─── SOURCE MATERIAL ───
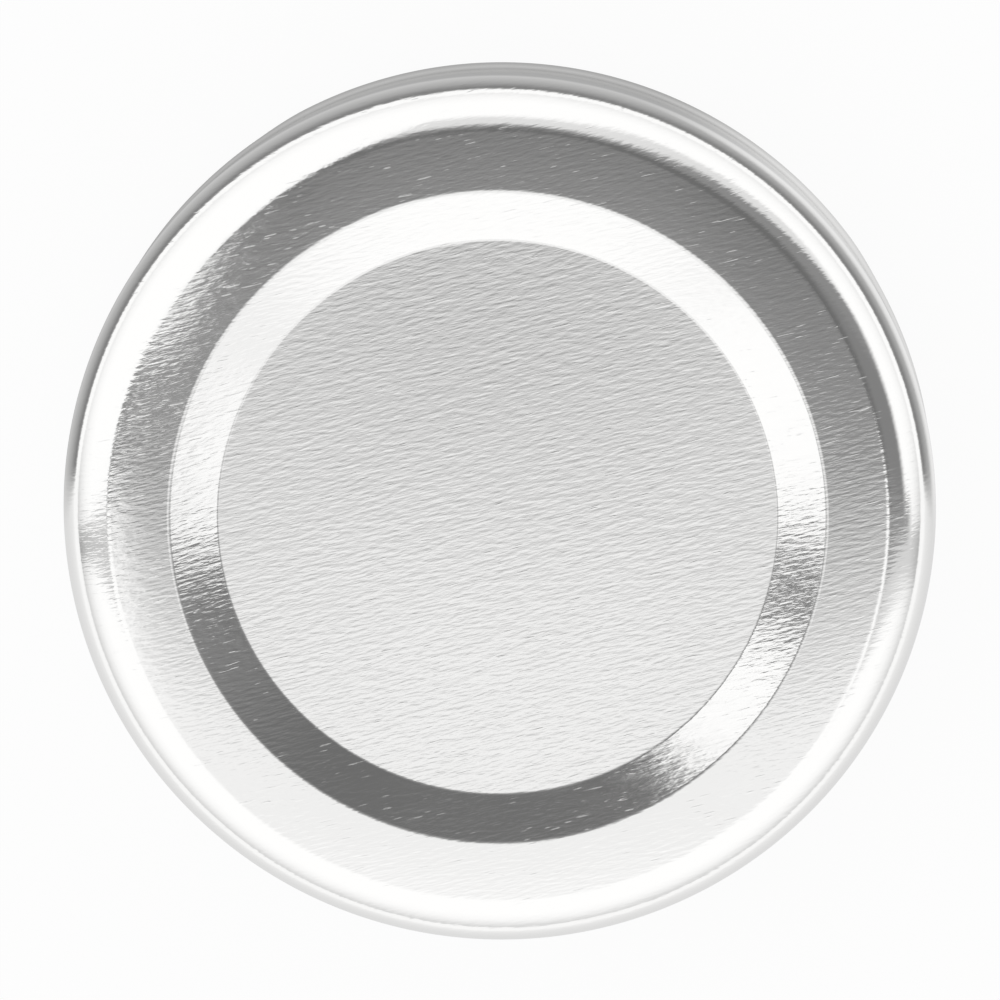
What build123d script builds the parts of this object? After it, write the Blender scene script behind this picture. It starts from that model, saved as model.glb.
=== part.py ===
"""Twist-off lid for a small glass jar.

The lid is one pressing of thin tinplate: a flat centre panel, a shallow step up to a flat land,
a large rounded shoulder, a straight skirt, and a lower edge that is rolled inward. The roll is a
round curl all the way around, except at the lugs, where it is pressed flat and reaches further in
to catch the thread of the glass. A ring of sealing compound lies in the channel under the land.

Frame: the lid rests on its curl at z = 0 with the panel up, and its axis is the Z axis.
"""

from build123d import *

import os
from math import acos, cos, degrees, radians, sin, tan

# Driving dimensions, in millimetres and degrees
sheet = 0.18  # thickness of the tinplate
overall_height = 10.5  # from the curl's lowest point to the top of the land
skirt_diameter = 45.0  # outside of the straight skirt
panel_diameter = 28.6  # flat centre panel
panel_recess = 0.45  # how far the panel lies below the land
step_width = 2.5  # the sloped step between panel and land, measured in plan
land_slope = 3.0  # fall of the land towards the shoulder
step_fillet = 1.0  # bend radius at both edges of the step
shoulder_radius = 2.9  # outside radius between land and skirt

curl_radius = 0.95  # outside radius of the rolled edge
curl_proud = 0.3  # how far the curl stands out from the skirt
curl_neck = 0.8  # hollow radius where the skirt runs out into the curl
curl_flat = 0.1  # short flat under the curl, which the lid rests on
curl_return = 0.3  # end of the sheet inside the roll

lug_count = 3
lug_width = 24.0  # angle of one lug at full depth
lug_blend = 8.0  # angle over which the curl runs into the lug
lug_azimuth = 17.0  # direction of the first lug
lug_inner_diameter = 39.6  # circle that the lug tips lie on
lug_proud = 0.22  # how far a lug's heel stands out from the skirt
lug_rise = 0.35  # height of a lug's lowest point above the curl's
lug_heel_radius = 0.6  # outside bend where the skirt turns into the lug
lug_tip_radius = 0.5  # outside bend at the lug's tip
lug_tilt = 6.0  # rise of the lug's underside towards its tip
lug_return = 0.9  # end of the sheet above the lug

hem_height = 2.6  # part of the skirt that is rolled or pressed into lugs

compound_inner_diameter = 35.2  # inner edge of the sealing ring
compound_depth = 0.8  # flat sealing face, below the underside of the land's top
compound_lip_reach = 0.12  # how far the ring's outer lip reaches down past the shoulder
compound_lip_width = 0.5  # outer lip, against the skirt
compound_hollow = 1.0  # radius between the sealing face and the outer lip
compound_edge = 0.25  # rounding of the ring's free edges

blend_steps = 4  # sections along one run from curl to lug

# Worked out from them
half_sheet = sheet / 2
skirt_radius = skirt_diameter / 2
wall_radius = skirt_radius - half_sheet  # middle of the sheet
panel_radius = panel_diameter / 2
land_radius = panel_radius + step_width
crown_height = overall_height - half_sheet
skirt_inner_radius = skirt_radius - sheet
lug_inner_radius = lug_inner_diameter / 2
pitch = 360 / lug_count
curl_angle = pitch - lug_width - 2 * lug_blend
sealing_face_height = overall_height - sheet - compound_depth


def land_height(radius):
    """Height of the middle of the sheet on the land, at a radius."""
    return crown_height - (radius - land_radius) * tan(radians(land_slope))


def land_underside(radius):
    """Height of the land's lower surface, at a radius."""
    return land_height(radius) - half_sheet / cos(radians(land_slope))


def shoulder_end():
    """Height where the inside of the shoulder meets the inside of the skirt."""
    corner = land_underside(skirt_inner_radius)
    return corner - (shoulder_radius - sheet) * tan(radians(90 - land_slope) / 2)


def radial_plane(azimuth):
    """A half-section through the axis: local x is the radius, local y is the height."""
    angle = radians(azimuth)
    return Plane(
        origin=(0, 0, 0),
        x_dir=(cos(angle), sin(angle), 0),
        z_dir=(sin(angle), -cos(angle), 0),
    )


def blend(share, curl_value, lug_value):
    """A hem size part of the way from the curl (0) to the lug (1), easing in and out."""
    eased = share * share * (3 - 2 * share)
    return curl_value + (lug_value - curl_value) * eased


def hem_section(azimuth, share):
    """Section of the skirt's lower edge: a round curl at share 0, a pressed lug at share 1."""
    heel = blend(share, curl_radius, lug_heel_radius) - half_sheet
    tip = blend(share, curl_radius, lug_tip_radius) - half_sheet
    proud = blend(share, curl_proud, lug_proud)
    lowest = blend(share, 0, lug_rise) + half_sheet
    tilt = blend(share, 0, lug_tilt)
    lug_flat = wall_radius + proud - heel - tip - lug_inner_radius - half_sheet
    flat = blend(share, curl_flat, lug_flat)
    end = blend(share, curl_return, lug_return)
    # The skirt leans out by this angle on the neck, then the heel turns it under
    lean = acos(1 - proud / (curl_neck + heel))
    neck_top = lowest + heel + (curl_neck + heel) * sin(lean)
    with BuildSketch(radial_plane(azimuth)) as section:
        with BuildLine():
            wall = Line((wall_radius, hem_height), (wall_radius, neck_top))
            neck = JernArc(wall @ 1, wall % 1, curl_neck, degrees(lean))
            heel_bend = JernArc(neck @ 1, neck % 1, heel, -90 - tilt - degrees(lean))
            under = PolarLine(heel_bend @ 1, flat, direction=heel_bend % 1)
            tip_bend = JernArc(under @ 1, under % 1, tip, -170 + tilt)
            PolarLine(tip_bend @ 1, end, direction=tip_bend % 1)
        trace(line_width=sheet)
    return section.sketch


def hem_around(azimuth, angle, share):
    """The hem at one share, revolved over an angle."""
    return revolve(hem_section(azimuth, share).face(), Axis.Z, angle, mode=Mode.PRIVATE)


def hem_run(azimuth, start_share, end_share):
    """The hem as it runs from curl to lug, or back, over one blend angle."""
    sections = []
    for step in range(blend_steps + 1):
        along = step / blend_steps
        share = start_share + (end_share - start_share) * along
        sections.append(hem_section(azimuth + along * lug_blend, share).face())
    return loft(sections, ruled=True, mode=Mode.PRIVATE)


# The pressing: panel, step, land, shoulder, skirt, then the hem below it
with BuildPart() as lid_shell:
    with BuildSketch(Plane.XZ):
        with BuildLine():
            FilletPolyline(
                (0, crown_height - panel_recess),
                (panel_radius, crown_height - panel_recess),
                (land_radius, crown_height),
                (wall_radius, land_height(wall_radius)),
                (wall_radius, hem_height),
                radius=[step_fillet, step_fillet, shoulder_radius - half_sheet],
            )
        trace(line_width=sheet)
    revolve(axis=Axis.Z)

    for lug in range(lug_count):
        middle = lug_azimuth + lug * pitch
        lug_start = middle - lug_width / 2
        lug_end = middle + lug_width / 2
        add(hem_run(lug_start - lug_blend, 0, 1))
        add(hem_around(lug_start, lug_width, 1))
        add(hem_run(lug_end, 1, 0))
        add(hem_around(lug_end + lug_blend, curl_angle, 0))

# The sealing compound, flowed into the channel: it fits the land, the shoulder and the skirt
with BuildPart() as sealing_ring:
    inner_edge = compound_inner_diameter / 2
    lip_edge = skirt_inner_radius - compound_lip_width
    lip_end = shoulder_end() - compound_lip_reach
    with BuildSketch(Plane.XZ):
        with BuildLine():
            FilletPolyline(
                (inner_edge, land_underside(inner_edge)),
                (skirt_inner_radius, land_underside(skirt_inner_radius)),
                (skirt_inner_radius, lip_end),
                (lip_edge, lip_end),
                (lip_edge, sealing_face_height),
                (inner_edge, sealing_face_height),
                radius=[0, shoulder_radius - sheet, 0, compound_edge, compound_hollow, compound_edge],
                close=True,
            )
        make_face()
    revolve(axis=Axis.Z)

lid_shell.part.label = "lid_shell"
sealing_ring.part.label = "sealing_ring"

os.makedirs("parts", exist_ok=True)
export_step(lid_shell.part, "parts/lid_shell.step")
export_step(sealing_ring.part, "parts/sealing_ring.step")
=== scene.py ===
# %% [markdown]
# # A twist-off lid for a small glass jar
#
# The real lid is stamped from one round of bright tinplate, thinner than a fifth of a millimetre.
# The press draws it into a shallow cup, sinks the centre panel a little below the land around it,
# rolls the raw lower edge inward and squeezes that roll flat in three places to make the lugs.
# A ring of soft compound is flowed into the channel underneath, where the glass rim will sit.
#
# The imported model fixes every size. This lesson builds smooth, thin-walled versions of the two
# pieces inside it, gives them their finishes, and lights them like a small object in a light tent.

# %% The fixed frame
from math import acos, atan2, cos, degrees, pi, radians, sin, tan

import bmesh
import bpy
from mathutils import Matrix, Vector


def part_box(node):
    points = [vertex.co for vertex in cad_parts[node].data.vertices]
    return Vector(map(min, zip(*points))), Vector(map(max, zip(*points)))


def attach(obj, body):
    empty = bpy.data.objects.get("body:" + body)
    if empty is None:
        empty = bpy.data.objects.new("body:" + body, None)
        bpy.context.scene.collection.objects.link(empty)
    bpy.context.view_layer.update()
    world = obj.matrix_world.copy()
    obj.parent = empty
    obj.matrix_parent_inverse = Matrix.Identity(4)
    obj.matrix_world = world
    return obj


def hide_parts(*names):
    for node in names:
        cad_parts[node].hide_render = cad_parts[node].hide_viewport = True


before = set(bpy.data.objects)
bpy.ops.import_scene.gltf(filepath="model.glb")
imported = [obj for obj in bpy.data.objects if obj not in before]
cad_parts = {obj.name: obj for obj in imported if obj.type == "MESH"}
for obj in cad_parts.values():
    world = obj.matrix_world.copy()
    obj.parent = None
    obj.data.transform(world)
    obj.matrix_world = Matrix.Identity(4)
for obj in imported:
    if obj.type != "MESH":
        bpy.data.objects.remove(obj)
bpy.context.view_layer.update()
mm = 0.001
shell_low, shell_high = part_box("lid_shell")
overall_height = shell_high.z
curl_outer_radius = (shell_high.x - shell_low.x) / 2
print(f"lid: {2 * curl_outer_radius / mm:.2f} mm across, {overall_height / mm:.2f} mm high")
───
Nothing beyond the required lines should be retyped: start with the line that contains "make_face()" and finish with the line that contains "cad_parts[node].hide_render = cad_parts[node].hide_viewport".

        make_face()
    revolve(axis=Axis.Z)

lid_shell.part.label = "lid_shell"
sealing_ring.part.label = "sealing_ring"

os.makedirs("parts", exist_ok=True)
export_step(lid_shell.part, "parts/lid_shell.step")
export_step(sealing_ring.part, "parts/sealing_ring.step")
=== scene.py ===
# %% [markdown]
# # A twist-off lid for a small glass jar
#
# The real lid is stamped from one round of bright tinplate, thinner than a fifth of a millimetre.
# The press draws it into a shallow cup, sinks the centre panel a little below the land around it,
# rolls the raw lower edge inward and squeezes that roll flat in three places to make the lugs.
# A ring of soft compound is flowed into the channel underneath, where the glass rim will sit.
#
# The imported model fixes every size. This lesson builds smooth, thin-walled versions of the two
# pieces inside it, gives them their finishes, and lights them like a small object in a light tent.

# %% The fixed frame
from math import acos, atan2, cos, degrees, pi, radians, sin, tan

import bmesh
import bpy
from mathutils import Matrix, Vector


def part_box(node):
    points = [vertex.co for vertex in cad_parts[node].data.vertices]
    return Vector(map(min, zip(*points))), Vector(map(max, zip(*points)))


def attach(obj, body):
    empty = bpy.data.objects.get("body:" + body)
    if empty is None:
        empty = bpy.data.objects.new("body:" + body, None)
        bpy.context.scene.collection.objects.link(empty)
    bpy.context.view_layer.update()
    world = obj.matrix_world.copy()
    obj.parent = empty
    obj.matrix_parent_inverse = Matrix.Identity(4)
    obj.matrix_world = world
    return obj


def hide_parts(*names):
    for node in names:
        cad_parts[node].hide_render = cad_parts[node].hide_viewport = True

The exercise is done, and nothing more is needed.